A comienzos del siglo XIX se propagó entre los artesanos textiles de Inglaterra un particular tipo de protesta, el ludismo. La introducción de telares industriales, que requerían poca mano de obra y trabajadores con menor cualificación, dio lugar al uso de la violencia para destruir esas máquinas que amenazaban su tradicional forma de vida. Pronto se extendieron actos de este tipo por toda Europa, estando documentado su uso temprano en Guadalajara. Cada nuevo invento, cada nueva máquina, traía tras de sí la protesta de los trabajadores afectados. El fenómeno se trasladó del ámbito urbano al campo, donde la invención de la máquina trilladora se tradujo en el inicio de una cruzada por su destrucción.

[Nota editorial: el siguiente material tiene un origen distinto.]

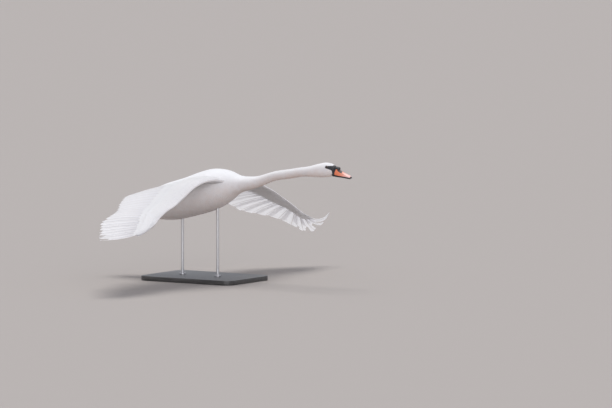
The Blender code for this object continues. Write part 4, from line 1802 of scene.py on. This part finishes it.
@dataclass
class SwanBill:
    """The two halves of the bill and the knob over its base."""

    # f, then u of the culmen, the gape and the keel below it, and the half width
    table: Array = field(default_factory=lambda: np.array((
        (0.6680, 0.1370, 0.1010, 0.0950, 0.0190), (0.6800, 0.1358, 0.1000, 0.0935, 0.0180),
        (0.6910, 0.1320, 0.0990, 0.0925, 0.0172), (0.7020, 0.1258, 0.0978, 0.0917, 0.0166),
        (0.7150, 0.1190, 0.0966, 0.0908, 0.0162), (0.7280, 0.1128, 0.0953, 0.0896, 0.0161),
        (0.7420, 0.1076, 0.0940, 0.0876, 0.0160), (0.7545, 0.1026, 0.0922, 0.0860, 0.0146),
        (0.7610, 0.0983, 0.0903, 0.0856, 0.0110), (0.7640, 0.0940, 0.0883, 0.0862, 0.0050),
    )))
    ring_count: int = 110
    top_points: int = 45
    flat_points: int = 12
    gap: float = 0.0006
    hollow: float = 0.0012
    waist: float = 0.10
    lower_share: float = 0.86
    lower_end: float = 0.7570
    orange_from: float = 0.6835
    edge_height: float = 0.0028
    # the nail's black starts only at the very tip, so that the tip's painted highlight shows before it
    nail_from: float = 0.7604
    nail_slant: float = 0.20
    nail_rise: float = 0.0007
    # f, u and slope of the nostril, its half length and height, and those of the black streak round it
    nostril: Sizes = (0.7055, 0.1205, -0.50)
    nostril_reach: Sizes = (0.0068, 0.0017)
    nostril_deep: float = 0.0016
    streak_reach: Sizes = (0.0150, 0.0034)
    knob_centre: Sizes = (0.6880, 0.1316)
    knob_radii: Array = field(default_factory=lambda: np.array((0.0150, 0.0104, 0.0104)))
    knob_tail: float = 1.45
    knob_wrinkle: float = 0.02
    inside_black: float = -0.01

    def read(self, column: int, f: Number) -> Array:
        """One column of the table at f."""
        return curve(f, self.table[:, 0], self.table[:, column])

    def half(self, upper: bool) -> Shape:
        """One half of the bill, flat along the gape and arched to its crest.

        Args:
            upper: Whether it is the upper half.

        Returns:
            Its points and faces.
        """
        sign, end = (1, self.table[-1, 0]) if upper else (-1, self.lower_end)
        turn = np.linspace(0.0, math.pi, self.top_points)
        back = np.linspace(math.pi, TURN, self.flat_points)[1:-1]
        side, rise = np.copysign(np.abs(np.cos(turn)) ** 0.80, np.cos(turn)), np.abs(np.sin(turn)) ** 0.85
        rings = []
        for f in blend(self.table[0, 0], end, 1 - (1 - np.linspace(0.0, 1.0, self.ring_count)) ** 1.25):
            gape = self.read(2, f) + sign * self.gap / 2
            crest, wide = self.read(1 if upper else 3, f), self.read(4, f)
            narrow = 1.0
            if upper:
                narrow = 1 - self.waist * np.sin(math.pi * rise) * ease(0.69, 0.72, f)
            else:
                wide = wide * self.lower_share * math.sqrt(max(0.02, 1 - ease(0.735, end, f) ** 2 * 0.9))
            top = to_frame(f, side * wide * narrow, blend(gape, crest, rise))
            flat = to_frame(f, wide * np.cos(back), gape + sign * self.hollow * np.sin(back - math.pi))
            rings.append(np.concatenate((top, flat)))
        return tube(rings)

    def nostril_share(self, f: Array, u: Array, reach: tuple[float, float]) -> Array:
        """Distance from the nostril's middle, 1 on the rim of an oval of that reach.

        Args:
            f: Forward place.
            u: Height.
            reach: Half length and half height of the oval.

        Returns:
            The distance.
        """
        middle_f, middle_u, slope = self.nostril
        cos, sin = math.cos(math.atan(slope)), math.sin(math.atan(slope))
        along = (f - middle_f) * cos + (u - middle_u) * sin
        over = (u - middle_u) * cos - (f - middle_f) * sin
        return np.hypot(along / reach[0], over / reach[1])

    def black_edge(self, points: Array) -> Array:
        """Distance outside the black parts of the upper half, negative inside them.

        Args:
            points: The points.

        Returns:
            The distance at each point, in metres.
        """
        f, s, u = to_bird(points)
        height = u - self.read(2, f)
        base = f - (self.orange_from - 0.002 + 0.004 * ease(0.012, 0.030, height))
        edge = height - self.edge_height * (1 + 0.5 * (1 - ease(0.685, 0.70, f)))
        nail = self.nail_from + self.nail_slant * np.abs(s) - f
        streak = (self.nostril_share(f, u, self.streak_reach) - 1) * self.streak_reach[1]
        rim = (self.nostril_share(f, u, self.nostril_reach) - 1.35) * 0.002
        return np.minimum.reduce((base, edge, nail, streak, rim))

    def shape(self, mesh: Mesh) -> None:
        """Sinks the nostrils and raises the nail on the upper half.

        Args:
            mesh: The upper half's mesh.
        """
        points = vertex_points(mesh)
        f, s, u = to_bird(points)
        sunk = 1 - ease(0.35, 1.15, self.nostril_share(f, u, self.nostril_reach))
        points[:, 1] -= np.sign(s) * self.nostril_deep * sunk * (np.abs(s) > 0.003)
        nail = ease(0.0, 0.0035, f - self.nail_from - self.nail_slant * np.abs(s))
        points[:, 2] += self.nail_rise * nail * ease(0.0, 0.004, u - self.read(2, f))
        mesh.vertices.foreach_set("co", points.astype(np.float32).ravel())
        mesh.update()

    def knob(self) -> Shape:
        """The low black knob over the base of the bill, its rear half drawn out.

        Returns:
            Its points and faces.
        """
        centre = to_frame(self.knob_centre[0], 0.0, self.knob_centre[1])
        turn = circle(40)
        rings = []
        for a in np.linspace(0.0, math.pi, 30)[1:-1]:
            wrinkle = 1 + self.knob_wrinkle * np.sin(5 * turn + 4 * a) * math.sin(a)
            offset = stack(math.cos(a), np.cos(turn) * math.sin(a), np.sin(turn) * math.sin(a))
            tail = (self.knob_tail if a > math.pi / 2 else 1.0, 1.0, 1.0)
            rings.append(centre + offset * self.knob_radii * tail * wrinkle[:, None])
        return tube(rings)

    def build(self, horn: Material) -> None:
        """Makes the bill's pieces.

        Args:
            horn: The bill's material.
        """
        start, end = self.orange_from, self.table[-1, 0]
        for name, shape, slot, node in (
            ("bill_upper_horn", self.half(True), "bill_orange", "bill_upper"),
            ("bill_lower_horn", self.half(False), "bill_black", "bill_lower"),
            ("bill_knob_skin", self.knob(), "bill_black", "bill_knob"),
        ):
            mesh = solid(name, shape)
            points = vertex_points(mesh)
            upper = node == "bill_upper"
            black = self.black_edge(points) if upper else np.full(len(points), self.inside_black)
            set_values(mesh, "black_edge", black)
            set_values(mesh, "tipward", (to_bird(points)[0] - start) / (end - start))
            if upper:
                self.shape(mesh)
            dress(mesh, name, horn, slot, node)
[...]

Algo de esto hay en la violenta campaña desarrollada por el sector del taxi en los últimos días: una resistencia a las consecuencias que las nuevas tecnologías tienen para su tradicional modelo de beneficio. Pero su protesta va más allá. Las nuevas empresas han cambiado las formas de hacer negocio, de prestar servicios, de comprar y vender, sin que ello haya supuesto el uso de la violencia por parte de los afectados. Los comerciantes tradicionales no han quemado hipermercados ni grandes almacenes, los trabajadores de Correos no han pegado fuego a los locales de las nuevas compañías de transportes, los dueños bares y restaurantes no han destrozado establecimientos de comida rápida. Se han adaptado, o al menos lo han intentado. El problema es que la introducción de la competencia en un ámbito en el que no la hay supone la finalización de privilegios que no tienen justificación alguna, y eso duele. El taxi es un oligopolio, es decir, un mercado con pocos vendedores –los taxistas– que pueden poner sus condiciones a los clientes. Fenómenos como el de la compraventa de licencias en su particular mercado negro, en connivencia con las autoridades, han dado lugar a que, una vez encendidas las luces de alarma, su temor se haya convertido en amenaza.
La protesta, eso sí, ha tenido una virtud, y es que ha retratado a todos los partidos políticos. Sus apoyos han estado claros: Podemos y la extrema derecha, es decir el conservadurismo camuflado y el que no se esconde, todos ellos enemigos del comercio. A su frente, los ayuntamientos de Barcelona y Madrid, a quienes los intereses de sus ciudadanos parecen traerles al fresco. Y al otro lado, un Gobierno asustado ante su debilidad, incapaz de enfrentarse a los matones, postergando una posible solución; y junto a él unos partidos que se reclaman liberales cada vez que tienen ocasión de hablar de principios, pero que a la hora de la verdad son incapaces de tomar partido por la liberalización, algo tan sencillo como aumentar sustancialmente el número de licencias de taxi y permitir a la competencia su libre trabajo.